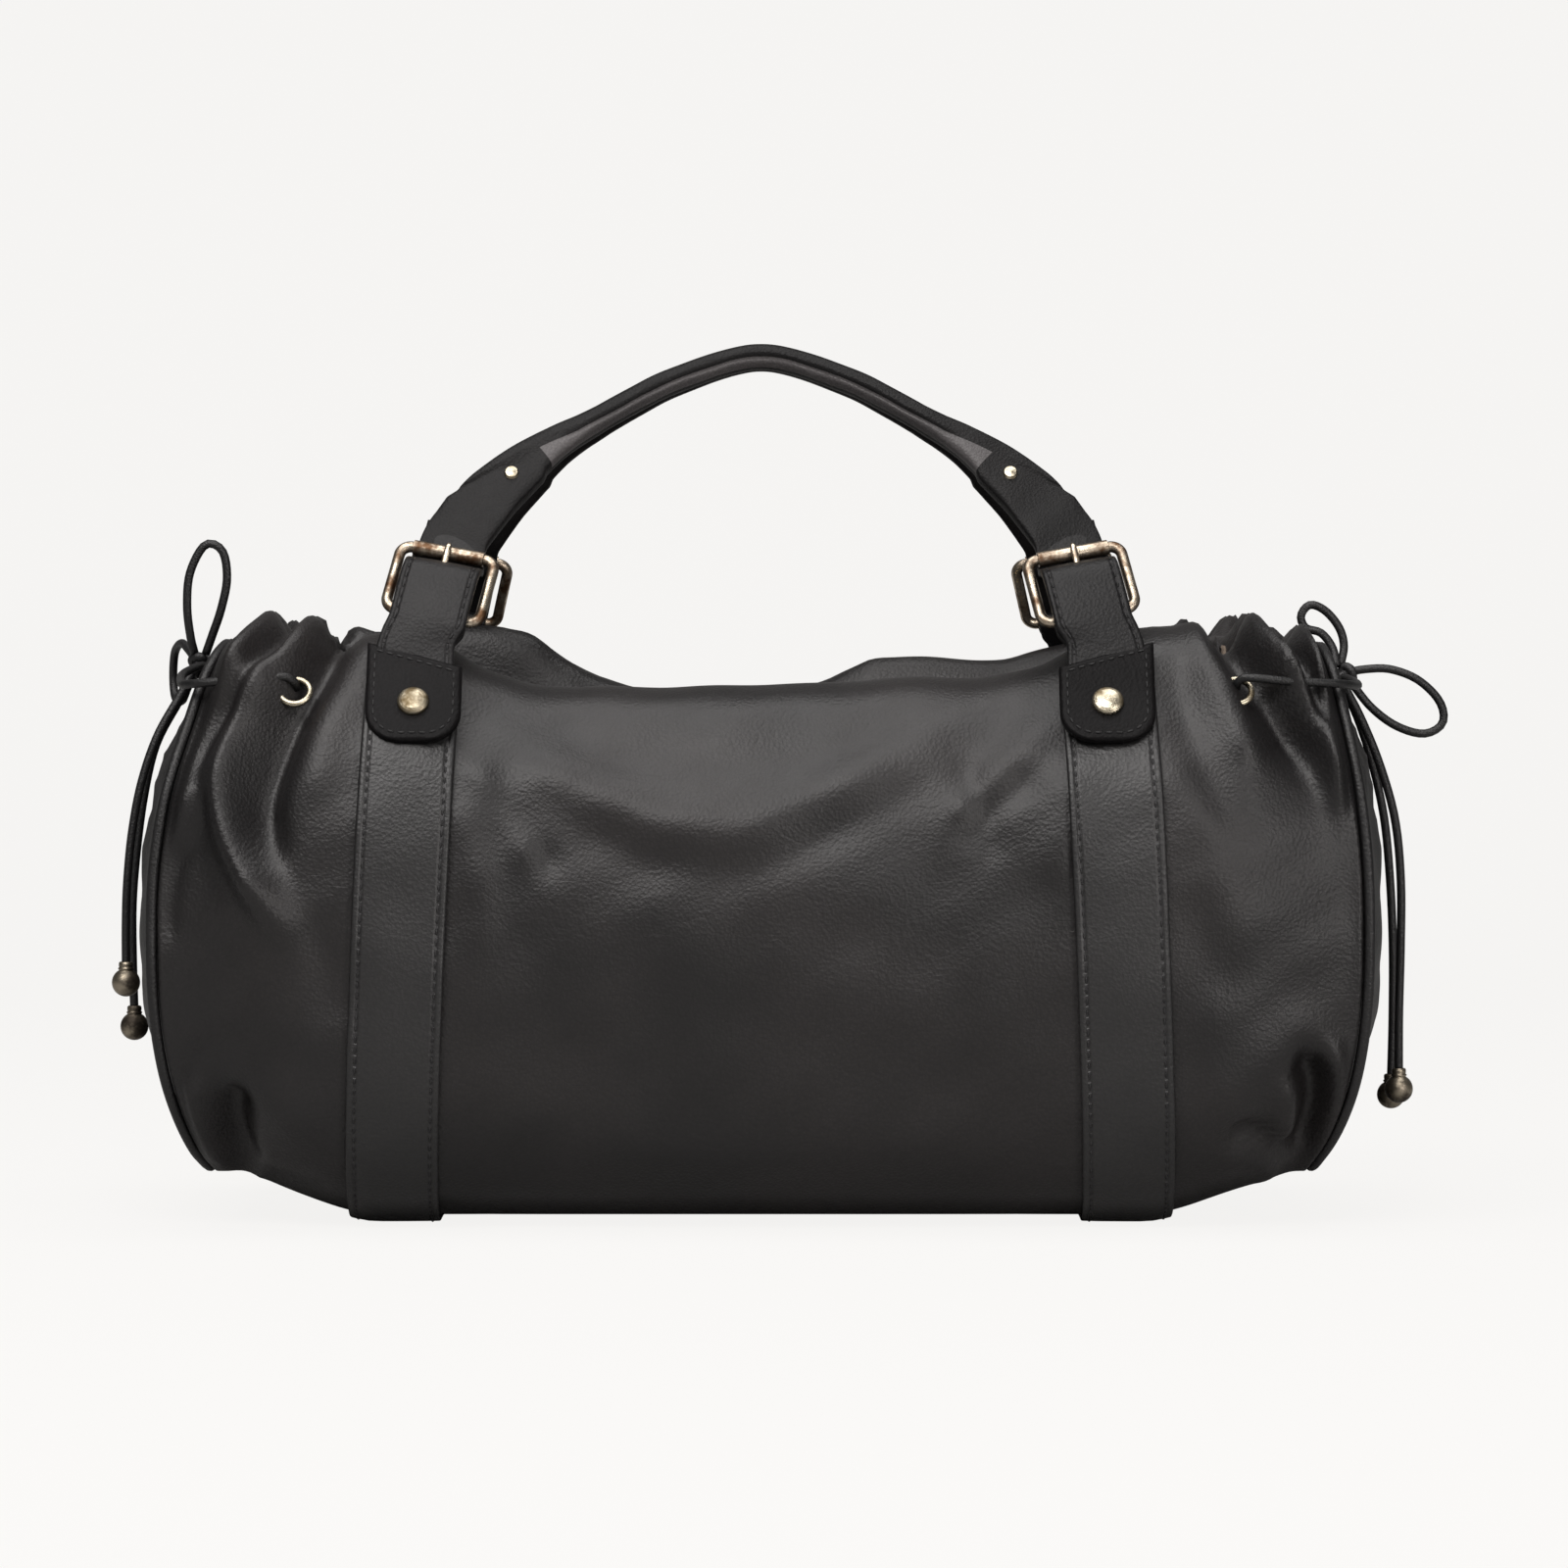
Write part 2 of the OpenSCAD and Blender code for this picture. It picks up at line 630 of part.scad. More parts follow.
// Chape: a strap folded round the heel bar, with a slot for the prong's eye
chape_wall = 1.4;
chape_r = bar_r * 0.8 + running + chape_wall;
chape_w = strap_w - 4;
chape_slot = prong_w + 3;
chape_root_h = 4.6;
chape_start_h = 3;
module chape(x_side, y_side) {
    color("#2a2829")
        hinge_frame(y_side, lean)
            difference() {
                union() {
                    translate([frame_side(x_side, y_side) * (tab_x - buckle_shift), 0, 0]) {
                        rotate([0, quarter_turn, 0])
                            cylinder(r = knuckle_r, h = chape_w, center = true);
                        translate([-chape_w / 2, 0, -knuckle_r])
                            cube([chape_w, chape_root_h, 2 * knuckle_r]);
                    }
                    buckle_frame(frame_side(x_side, y_side)) {
                        translate([-chape_w / 2, chape_start_h, -knuckle_r])
                            cube([chape_w, heel_h - chape_start_h, 2 * knuckle_r]);
                        translate([0, heel_h, 0])
                            rotate([0, quarter_turn, 0])
                                cylinder(r = chape_r, h = chape_w, center = true);
                    }
                }
                buckle_frame(frame_side(x_side, y_side)) {
                    translate([0, heel_h, 0])
                        rotate([0, quarter_turn, 0])
                            cylinder(r = bar_r * 0.8 + running, h = 2 * chape_w, center = true);
                    translate([0, heel_h + 1, 0])
                        cube([chape_slot, 2 * chape_r + 2, 4 * chape_r], center = true);
                }
            }
}

// Strap end: comes down behind the roller, crosses the frame and lies over the heel bar
strap_tip_h = 2.6;
strap_front = chape_r + seat;
strap_back = roller_r + seat;
strap_top_h = top_h + 14;
strap_slot_w = prong_w + 1.4;
module strap_profile() {
    t = strap_t;
    polygon([
        [strap_tip_h, strap_front - seat / 2], [heel_h + 3, strap_front],
        [top_h - 9, strap_front], [top_h - 5, -strap_back - t + 1], [top_h, -strap_back - t],
        [strap_top_h, -strap_back - t], [strap_top_h, -strap_back], [top_h, -strap_back],
        [top_h - 3, -strap_back + 1], [top_h - 7, strap_front + t],
        [heel_h + 4, strap_front + t], [strap_tip_h, strap_front + t - seat / 2]
    ]);
}
module strap(x_side, y_side) {
    slot_start = heel_h + 2.5;
    slot_end = top_h - 2;
    color("#2a2829")
        hinge_frame(y_side, lean)
            buckle_frame(frame_side(x_side, y_side))
                difference() {
                    rotate([quarter_turn, 0, quarter_turn])
                        linear_extrude(strap_w, center = true)
                            strap_profile();
                    translate([0, (slot_start + slot_end) / 2, 0])
                        cube([strap_slot_w, slot_end - slot_start, 6 * strap_t], center = true);
                }
}

// Grip: the strap rolls into a tube, swept along an arch from one strap end to the other.
// Each row holds shares of tab_x and handle_rise, then how flat and how deep it is
grip_rows_shares = [
    [0.79, 0.53, 0.75, 0.1], [0.735, 0.58, 0.62, 0.25], [0.66, 0.64, 0.42, 0.45], [0.583, 0.7, 0.22, 0.65],
    [0.472, 0.781, 0.12, 0.85], [0.376, 0.845, 0.08, 0.95], [0.272, 0.907, 0.05, 1], [0.138, 0.967, 0.02, 1], [0.06, 0.993, 0.01, 1],
    [0, 1, 0, 1]
];
grip_flat_t = 2 * strap_t + seat;
grip_flat_w = strap_w + 1;
// The two rows at the strap's end, as [x, y, flat, deep, direction x, direction y]
function end_row(h) = [tab_x - buckle_shift - h * sin(buckle_lean), h * cos(buckle_lean), 1, 0,
                       -sin(buckle_lean), cos(buckle_lean)];
grip_half = concat([end_row(strap_top_h + seat), end_row(strap_top_h + 4)],
    [for (r = grip_rows_shares) [r[0] * tab_x, r[1] * handle_rise, r[2], r[3], 0, 0]]);
grip_rows = concat(grip_half, [for (i = [len(grip_half) - 2:-1:0])
    let (r = grip_half[i]) [-r[0], r[1], r[2], r[3], r[4], -r[5]]]);
grip_corners = [[-0.5, -0.25], [-0.3, -0.5], [0.3, -0.5], [0.5, -0.25], [0.5, 0.25], [0.3, 0.5], [-0.3, 0.5], [-0.5, 0.25]];
function grip_point(i) = [grip_rows[i][0], grip_rows[i][1]];
function grip_level(row) = -(strap_back + strap_t / 2) * (1 - row[3]);
function grip_ring(i) =
    let (n = len(grip_rows), row = grip_rows[i], p = grip_point(i),
         a = grip_point(max(0, i - 1)), b = grip_point(min(n - 1, i + 1)),
         d = row[4] == 0 && row[5] == 0 ? unit(b - a) : [row[4], row[5]], across = [-d[1], d[0]],
         w = mix(grip_t, grip_flat_w, row[2]), t = mix(grip_flat_t, grip_depth, row[3]))
    [for (c = grip_corners) [p[0] + across[0] * c[0] * w, p[1] + across[1] * c[0] * w,
                             c[1] * t + grip_level(row)]];
module grip(y_side) {
    color("#242223")
        hinge_frame(y_side, lean)
            ring_skin([for (i = [len(grip_rows) - 1:-1:0]) grip_ring(i)]);
}

grip_rivet_r = 2.4;
grip_rivet_h = 1.2;
grip_rivet_row = 3;
module grip_rivets(y_side) {
    row = grip_rows[grip_rivet_row];
    color("#c9b98c")
        hinge_frame(y_side, lean)
            for (x_side = [-1, 1])
                translate([x_side * row[0], row[1], grip_level(row)
                           + mix(grip_flat_t, grip_depth, row[3]) / 2 + seat / 2])
                    rotate_extrude()
                        polygon([[0, 0], [grip_rivet_r, 0], [grip_rivet_r * 0.8, grip_rivet_h * 0.7], [0, grip_rivet_h]]);
}

// Cords: routes are chosen by hand, and each is smoothed and swept as a tube
function catmull(p, i, t) =
    let (n = len(p), a = p[max(0, i - 1)], b = p[i], c = p[min(n - 1, i + 1)], d = p[min(n - 1, i + 2)])
    0.5 * (2 * b + (c - a) * t + (2 * a - 5 * b + 4 * c - d) * t * t + (3 * b - 3 * c + d - a) * t * t * t);
function smooth_route(p, steps) =
    concat([for (i = [0:len(p) - 2]) for (k = [0:steps - 1]) catmull(p, i, k / steps)], [p[len(p) - 1]]);
function carried(v, t) = unit(v - t * (v * t));
function frames(p, i = 0, v = [0.3, 0.9, 0.1], out = []) =
    i >= len(p) ? out :
    let (t = unit(p[min(len(p) - 1, i + 1)] - p[max(0, i - 1)]), u = carried(v, t))
    frames(p, i + 1, u, concat(out, [[u, cross(t, u)]]));
module cord_tube(route, steps = 1) {
    path = smooth_route(route, steps);
    f = frames(path);
    ring_skin([for (i = [len(path) - 1:-1:0]) [for (k = [0:tube_n - 1])
        path[i] + cord_d / 2 * (cos(k * 360 / tube_n) * f[i][0] + sin(k * 360 / tube_n) * f[i][1])]]);
}

left_knot_at = [-183, 0, 178];
right_knot_at = [190.8, 0, 174];
knot_r = 5;
module knot(at) {
    color("#1b1a1a")
        translate(at)
            sphere(r = knot_r);
}

// Tall loop at the left, seen upright beside the body, and the low one behind it
left_tall_route = [
    [-184.8, -1.5, 181.5], [-186, -3, 187], [-187, -4, 197], [-186, -4, 208], [-181, -4, 217],
    [-175.5, -4, 215], [-174, -4, 206], [-176, -3.5, 196], [-179, -2.5, 187.5], [-181.2, -1.5, 181.5]
];
left_low_route = [
    [-185.2, 3, 180], [-188, 9, 183], [-191, 17, 185], [-194, 25, 182], [-195, 29, 174],
    [-194, 26, 167], [-191, 18, 166], [-188, 10, 171], [-184.5, 3.8, 176.5]
];
right_round_route = [
    [189.2, 2, 177.5], [190.5, 3.5, 184], [189, 4, 190], [184.5, 4, 195.5], [179.5, 4, 197.5],
    [176.5, 4, 194], [178, 3.8, 190], [183, 3.2, 188.3], [186.6, 2, 183.5], [187.8, -0.6, 177.4]
];
right_long_route = [
    [191.5, -1, 175.5], [197, -2, 176.5], [205, -3, 176.5], [214, -4, 173], [221, -4, 166],
    [222, -4, 159], [216, -4, 155.5], [207, -3.5, 158], [199, -2, 164], [192.5, 0, 172.2]
];
left_front_route = [
    [-185.5, -2.5, 175.8], [-189, -7, 168], [-196, -11, 155], [-201, -13, 140], [-204, -14, 124],
    [-205.5, -15, 108], [-206, -15, 94], [-206, -15, 79]
];
left_rear_route = [
    [-185, 1.5, 174.7], [-191, 3, 165], [-198, 4, 152], [-202, 5, 136], [-204.5, 5, 118],
    [-206, 5, 100], [-206, 5, 82], [-205.5, 5, 63.5]
];
right_front_route = [
    [190, -3, 171], [195, -6, 161], [201, -8, 146], [206, -9, 128], [208, -9, 108],
    [208, -9, 86], [207.5, -9, 64], [207.5, -9, 44]
];
right_rear_route = [
    [190, 2, 170.8], [195, 5, 161], [200, 6, 146], [204, 6, 128], [206, 6, 108],
    [207, 6, 86], [207, 6, 62], [206.5, 6, 41]
];

module cord(route) {
    color("#1b1a1a")
        cord_tube(route);
}

module balls(routes) {
    color("#a89a78")
        for (r = routes)
            translate(r[len(r) - 1] - [0, 0, ball_r - seat * 2])
                difference() {
                    union() {
                        sphere(r = ball_r);
                        translate([0, 0, ball_r - seat * 3])
                            cylinder(r = cord_d / 2 + 0.6, h = 3);
                    }
                    translate([0, 0, ball_r - seat * 2])
                        cylinder(r = cord_d / 2, h = 4);
                }
}

// The held run of each drawstring, from eyelet to eyelet round the end, under its knot
left_run_half = [
    [-146.2, -65, 170.5], [-147.8, -68, 174], [-153, -69, 174.5], [-162, -68.5, 173.5], [-172.5, -67.5, 172.8],
    [-181.5, -62.5, 172], [-184.5, -48, 172.5], [-186, -28, 175], [-182.5, -10, 177.5]
];
right_run_half = [
    [149.9, -65.3, 170.1], [150.8, -68, 173.8], [156, -69, 174], [166, -68, 173], [177, -66, 172.5],
    [185.5, -61, 172], [190, -48, 171.5], [191, -28, 172.5], [189.8, -10, 173.6]
];
function mirrored_run(r) = concat(r, [for (i = [len(r) - 1:-1:0]) [r[i][0], -r[i][1], r[i][2]]]);
module drawstring(run) {
    color("#1b1a1a")
        cord_tube(mirrored_run(run));
}

shell();
lining();
base_board();
base_panel();
end_panel(true);  // left_end_panel
end_panel(false);  // right_end_panel
piping(true);  // left_piping
piping(false);  // right_piping
band(-1);  // left_band
band(1);  // right_band
zip_facings();
zip_tapes();
zip_teeth();
zip_stops();
zip_slider();
zip_pull();
tab(-1, -1);  // front_left_tab
tab(1, -1);  // front_right_tab
tab(-1, 1);  // rear_left_tab
tab(1, 1);  // rear_right_tab
tab_rivets();
eyelets();
grip(-1);  // front_grip
strap(-1, -1);  // front_left_strap
strap(1, -1);  // front_right_strap
grip_rivets(-1);  // front_grip_rivets
chape(-1, -1);  // front_left_chape
chape(1, -1);  // front_right_chape
frame(-1, -1);  // front_left_frame
frame(1, -1);  // front_right_frame
roller(-1, -1);  // front_left_roller
roller(1, -1);  // front_right_roller
prong(-1, -1);  // front_left_prong
prong(1, -1);  // front_right_prong
grip(1);  // rear_grip
strap(-1, 1);  // rear_left_strap
strap(1, 1);  // rear_right_strap
grip_rivets(1);  // rear_grip_rivets
chape(-1, 1);  // rear_left_chape
chape(1, 1);  // rear_right_chape
frame(-1, 1);  // rear_left_frame
frame(1, 1);  // rear_right_frame
roller(-1, 1);  // rear_left_roller
roller(1, 1);  // rear_right_roller
prong(-1, 1);  // rear_left_prong
prong(1, 1);  // rear_right_prong
knot(left_knot_at);  // left_knot
knot(right_knot_at);  // right_knot
drawstring(left_run_half);  // left_drawstring
drawstring(right_run_half);  // right_drawstring
cord(left_tall_route);  // left_tall_loop
cord(left_low_route);  // left_low_loop
cord(right_round_route);  // right_round_loop
cord(right_long_route);  // right_long_loop
cord(left_front_route);  // left_front_tail
cord(left_rear_route);  // left_rear_tail
cord(right_front_route);  // right_front_tail
cord(right_rear_route);  // right_rear_tail
balls([left_front_route, left_rear_route]);  // left_balls
balls([right_front_route, right_rear_route]);  // right_balls
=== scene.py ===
import bpy
import bmesh
import math
import numpy as np
from mathutils import Matrix, Vector


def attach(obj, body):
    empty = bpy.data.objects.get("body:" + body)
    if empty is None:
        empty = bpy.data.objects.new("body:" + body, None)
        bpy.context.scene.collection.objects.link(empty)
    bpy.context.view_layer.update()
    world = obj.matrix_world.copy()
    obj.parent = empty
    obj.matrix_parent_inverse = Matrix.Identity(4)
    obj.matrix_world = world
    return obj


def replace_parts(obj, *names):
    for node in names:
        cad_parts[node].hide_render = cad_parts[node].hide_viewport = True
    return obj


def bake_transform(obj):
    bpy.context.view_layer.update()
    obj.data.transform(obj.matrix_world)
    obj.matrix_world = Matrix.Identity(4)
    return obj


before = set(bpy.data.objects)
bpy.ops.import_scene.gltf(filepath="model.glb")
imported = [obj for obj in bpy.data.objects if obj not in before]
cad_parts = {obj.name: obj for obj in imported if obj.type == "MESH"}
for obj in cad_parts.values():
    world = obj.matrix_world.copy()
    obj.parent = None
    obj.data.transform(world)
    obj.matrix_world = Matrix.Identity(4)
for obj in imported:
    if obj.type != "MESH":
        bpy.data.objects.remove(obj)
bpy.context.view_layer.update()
MM = 0.001

# ---- camera
cam_data = bpy.data.cameras.new("photo_camera")
camera = bpy.data.objects.new("photo_camera", cam_data)
bpy.context.scene.collection.objects.link(camera)
bpy.context.scene.camera = camera
cam_data.lens = 135
cam_data.sensor_width = 36
LOOK = Vector((0.0074, 0.0, 0.139))
camera.location = (0.0074, -1.92, 0.185)
camera.rotation_euler = (LOOK - Vector(camera.location)).to_track_quat("-Z", "Y").to_euler()


# ---- shader maths
class Val:
    """One socket of a shader tree, with the usual sums written as Python."""

    def __init__(self, mat, socket):
        self.mat, self.socket = mat, socket

    def _math(self, operation, *others):
        out = self.mat.node("ShaderNodeMath", {"operation": operation}, [self, *others])
        return out[0]

    def __add__(self, o): return self._math("ADD", o)
    def __sub__(self, o): return self._math("SUBTRACT", o)
    def __rsub__(self, o): return self.mat.value(o)._math("SUBTRACT", self)
    def __mul__(self, o): return self._math("MULTIPLY", o)
    def __truediv__(self, o): return self._math("DIVIDE", o)
    def __lt__(self, o): return self._math("LESS_THAN", o)
    def frac(self): return self._math("FRACT")
    def abs(self): return self._math("ABSOLUTE")
    def sin(self): return self._math("SINE")
    def least(self, o): return self._math("MINIMUM", o)
    def smooth(self, low, high):
        return self.mat.node("ShaderNodeMapRange", {"interpolation_type": "SMOOTHSTEP"},
                             {"Value": self, "From Min": low, "From Max": high})[0]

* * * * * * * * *

* [TASK PROMPT]: Choose all lines containing the string "body" and copy them out.

* [SOLUTION TO THE EXERCISE]:
// Tall loop at the left, seen upright beside the body, and the low one behind it
def attach(obj, body):
    empty = bpy.data.objects.get("body:" + body)
        empty = bpy.data.objects.new("body:" + body, None)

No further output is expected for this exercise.